The combination of the Nvidia GeForce RTX A6000 drivers, 48GB of GDDR6, a slightly different GPU configuration, Quadro Sync support, enhanced reliability, a different display output configuration, and a blower-type cooler (which is preferable for multi-GPU configurations) create a solution that costs $4,650, which is considerably higher than a $1,500 MSRP of the standard GeForce RTX 3090 Founders Edition, though some custom RTX 3090's push the needle as high as $4,000.
Up to 92% Faster
As far as performance is concerned (read the full review at Puget's website), the GeForce RTX 3090 might get close to the Nvidia RTX A6000 48GB, but since the former is not a workstation-grade graphics card, Puget decided to compare the new professional board to Nvidia's Quadro RTX 6000 24GB (TU102 with 4,608 CUDA cores).
Technically, the Nvidia RTX A6000 48GB ($4,650) is the successor of the Quadro RTX 6000 24GB (~$4,000), even though the latter has only half the memory. Meanwhile, the previous generation flagship — the Quadro RTX 8000 48GB (TU102 with 4,608 CUDA cores) — is still priced at $5,000 ~ $5,500.
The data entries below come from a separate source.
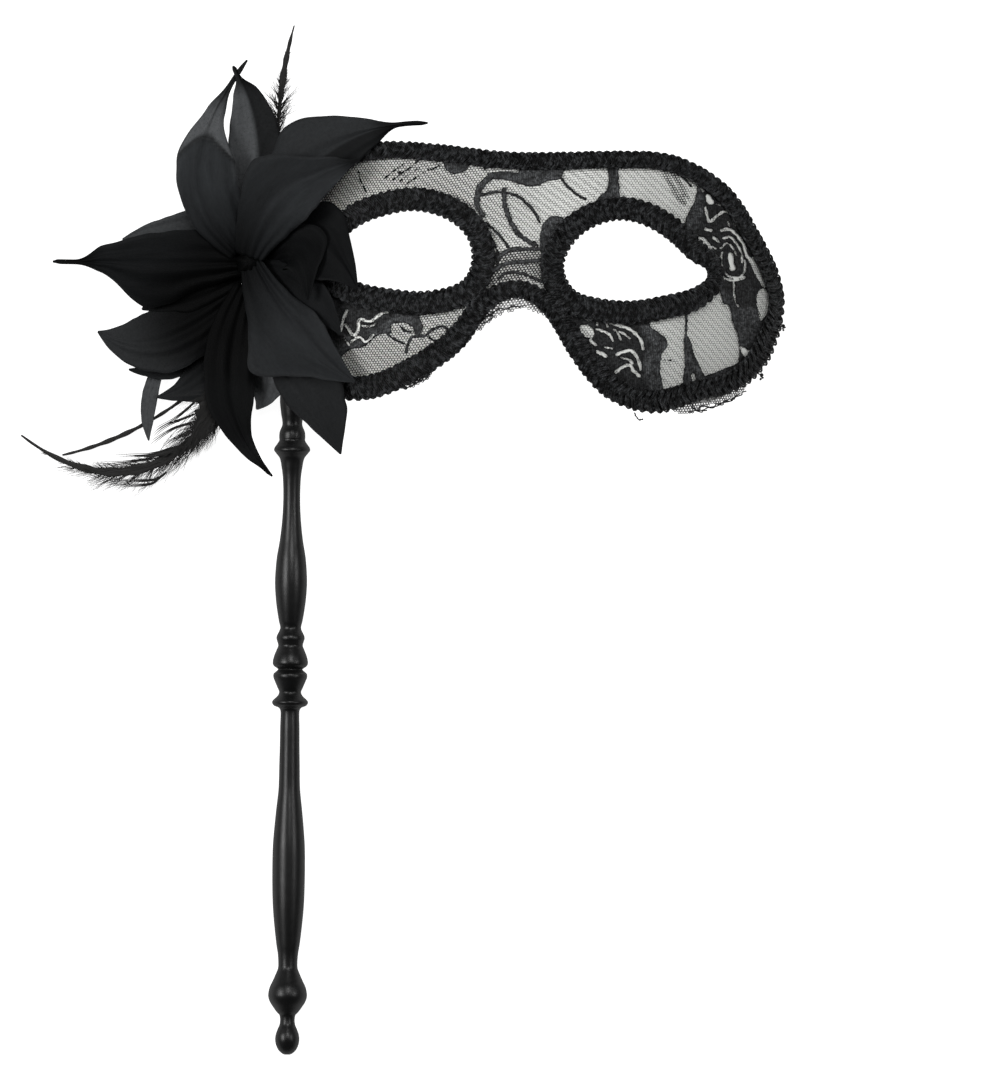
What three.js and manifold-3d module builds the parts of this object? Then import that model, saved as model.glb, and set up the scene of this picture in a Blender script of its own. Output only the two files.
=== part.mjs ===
// Lace masquerade mask on a turned stick, lying face up. Millimetres, +Z up, +Y towards the brow.
// The work is laid out about the braid's apex over the nose and moved at the end, so that the
// origin is the middle of the underside of the whole object.

import * as THREE from 'three';
import { mergeVertices } from 'three/addons/utils/BufferGeometryUtils.js';
import Module from 'manifold-3d';

const wasm = await Module();
wasm.setup();

// Mask: a stiff shell bent round the face
const faceRadius = 108;
const browRadius = 220;
const browMiddle = 5;
const faceDepth = 49.8;
const noseRise = 6;
const noseHalfWidth = 13;
const shellThickness = 1.2;
const laceThickness = 0.35;
const layerGap = 0.3;
const maskTurn = THREE.MathUtils.degToRad(-2.3);

// Gimp braid round the rim and the eyes
const rimBraidWidth = 6.2;
const eyeBraidWidth = 7.4;
const braidThickness = 2.2;
const braidOverhang = 1.6;
const rimSteps = 78;
const eyeSteps = 28;

// Stick, turned from one profile and lying on its largest ball
const ballRadius = 6.7;
const stickLean = THREE.MathUtils.degToRad(-0.48);
const stickX = -76.4;
const stickSides = 16;

// Flower and feathers
const heart = new THREE.Vector2(-90.8, 8.2);
const petalThickness = 0.5;
const featherThickness = 0.7;

// Outer edge of the rim braid, seen from the front, anticlockwise from the nose
const rimPoints = [
  [0, -3.7], [8.5, -8.5], [20.7, -24.7], [31.4, -35.8], [46.9, -40.8], [62.1, -39.2], [72.2, -36.2],
  [82.7, -27], [89, -13.8], [91.1, -1.8], [88.1, 9.3], [80.8, 22.3], [72.1, 34.9], [62.3, 42.1],
  [49.5, 46.9], [31.5, 47], [12.8, 45.8], [-6, 45.2], [-28, 46.9], [-49, 47], [-65.7, 41.9],
  [-76.5, 32], [-86, 15.3], [-90.9, 0.8], [-85.7, -18.4], [-73.5, -33.9], [-56.9, -40.1],
  [-45, -38.7], [-35, -33.9], [-25, -27.7], [-16.2, -20], [-8.8, -8.9],
];

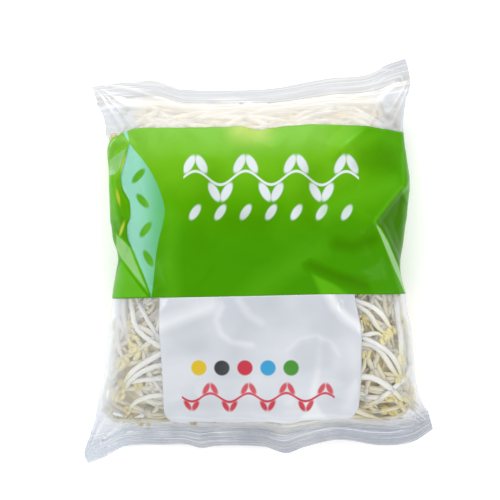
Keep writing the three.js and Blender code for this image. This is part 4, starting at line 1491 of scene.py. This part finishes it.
# %% The lamps
def make_lamp(name, place, size, watts):
    """A square lamp that faces the middle of the packet."""
    lamp = bpy.data.lights.new(name, "AREA")
    lamp.shape, lamp.size, lamp.energy = "SQUARE", size, watts
    holder = bpy.data.objects.new(name, lamp)
    spot = np.array(place)
    aim = -spot / np.linalg.norm(spot)
    holder.location = place
    holder.rotation_euler = (math.acos(-aim[2]), 0, math.atan2(-aim[0], aim[1]))
    bpy.context.scene.collection.objects.link(holder)
    print(name, watts, "watts")


make_lamp("top_softbox", (-0.4, 1.05, 0.85), 0.45, 2.6)
make_lamp("low_softbox", (0.0, 1.25, 0.36), 0.6, 4.6)
make_lamp("left_softbox", (-1.05, 0.15, 0.8), 0.42, 2.6)
make_lamp("right_strip", (1.0, -0.1, 0.75), 0.32, 1.6)
make_lamp("front_fill", (0.1, -1.1, 0.8), 0.8, 3.2)

# %% The camera and the sky
CAMERA_HEIGHT = 0.87
CAMERA_X, CAMERA_Y = -0.0056, 0.0077
SENSOR_WIDTH = 36.0
VIEW_WIDTH = 0.35
VIEW_LEVEL = 0.02
SKY_LIGHT = 0.7


def make_camera():
    """A camera that looks straight down and sees VIEW_WIDTH across at the height VIEW_LEVEL."""
    lens = bpy.data.cameras.new("camera")
    lens.sensor_width = SENSOR_WIDTH
    lens.lens = SENSOR_WIDTH * (CAMERA_HEIGHT - VIEW_LEVEL) / VIEW_WIDTH
    camera = bpy.data.objects.new("camera", lens)
    camera.location = (CAMERA_X, CAMERA_Y, CAMERA_HEIGHT)
    bpy.context.scene.collection.objects.link(camera)
    bpy.context.scene.camera = camera
    print("camera", CAMERA_HEIGHT, "m up, lens of", round(lens.lens, 1), "mm")


make_camera()
bpy.context.scene.view_settings.view_transform = "Standard"
sky = bpy.data.worlds.new("studio")
sky.use_nodes = True
backdrop = sky.node_tree.nodes["Background"]
backdrop.inputs["Color"].default_value = (1.0, 0.99, 0.975, 1)
backdrop.inputs["Strength"].default_value = SKY_LIGHT
bpy.context.scene.world = sky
Not all professional workloads require enormous onboard memory capacity, but GPU-accelerated rendering applications benefit greatly, especially when it comes to large scenes. Since we are talking about graphics rendering, the same programs also benefit from GPU capabilities. That said, it is not surprising that the Nvidia RTX A6000 48GB outperformed its predecessor by 46.6% ~ 92.2% in all four rendering benchmarks ran by Puget.
Evidently, V-Ray 5 scales better with the increase of GPU horsepower and onboard memory capacity, whereas Redshift 3 is not that good. Still, the new RTX A6000 48GB is tangibly faster than any other professional graphics card in GPU-accelerated rendering workloads.
Modern video editing and color correction applications, such as DaVinci Resolve 16.2.8 and Adobe Premiere Pro 14.8, can also accelerate some of the tasks using GPUs. In both cases, the Nvidia RTX A6000 48GB offers tangible performance advantages compared to its predecessor, but its advantages look even more serious when the board is compared to graphics cards released several years ago.
Like other modern professional graphics applications, Adobe After Effects and Adobe Photoshop can take advantage of GPUs. Yet, both programs are CPU bottlenecked in many cases, which means that any decent graphics processor (and not necessarily a professional one) is usually enough for both suites. Nonetheless, the new Nvidia RTX A6000 64GB managed to show some speed gains compared to the predecessor in these two apps as well.
Fastest Professional Graphics Card
Unsurprisingly, Puget found the Nvidia RTX A6000 48GB is the fastest professional graphics card they have ever tested. Evidently, with the massive increase in GPU horsepower versus its predecessor, the card brings its biggest gains in GPU rendering benchmarks as well as in DaVinci Resolve. Other applications can also benefit from the new card, but actual advantages heavily depend on exact workloads.
If you had actually followed the link provided you would see that Galax is indeed selling their top of the line RTX 3090 for $4000 on pre-order ..... In a professional situation if you can cut your rendering time by 20% you'll get that extra cost back in no time ....
The A6000 line is used professionally for more than just rendering graphics and you can virtualize several workstations each with a A6000 to create a supercomputer with massive amounts of parallel processing power for AI applications .... These are actually cheap in comparison to the advanced AI and cloud server boards that have 8 A100 GPUs and sell for $199,999 a pop ...... Microsoft recently bought over $200 million worth of these 8 A100 GPU boards for their Azure cloud servers ..... It's part of the reason there is a shortage of consumer devices from TSMC because the A100 and other Enterprise devices take precedent when it comes to manufacturing and then you have the devices for automobiles which are also in short supply sucking up manufacturing time ...... That's why RX 6000, Zen 3 CPUs and game consoles are as rare as hen's teeth right now ..... And it will remain that way as long as demand for Enterprise and professional devices remain high
But can it run Crysis?
Curious about what the performance is with simming on this card, though. Specifically, MSFS2020 @ 4K.
The 3090 is actually faster than the A6000 in GPU renderering... benched at 7% faster in mine (Redshift)... and that is before overclocking... This is not surprising - Quadros have a lower power draw, are always clocked slower and were never made for speed. They are great for the other purposes you mentioned such as AI which are typically more scientific in nature.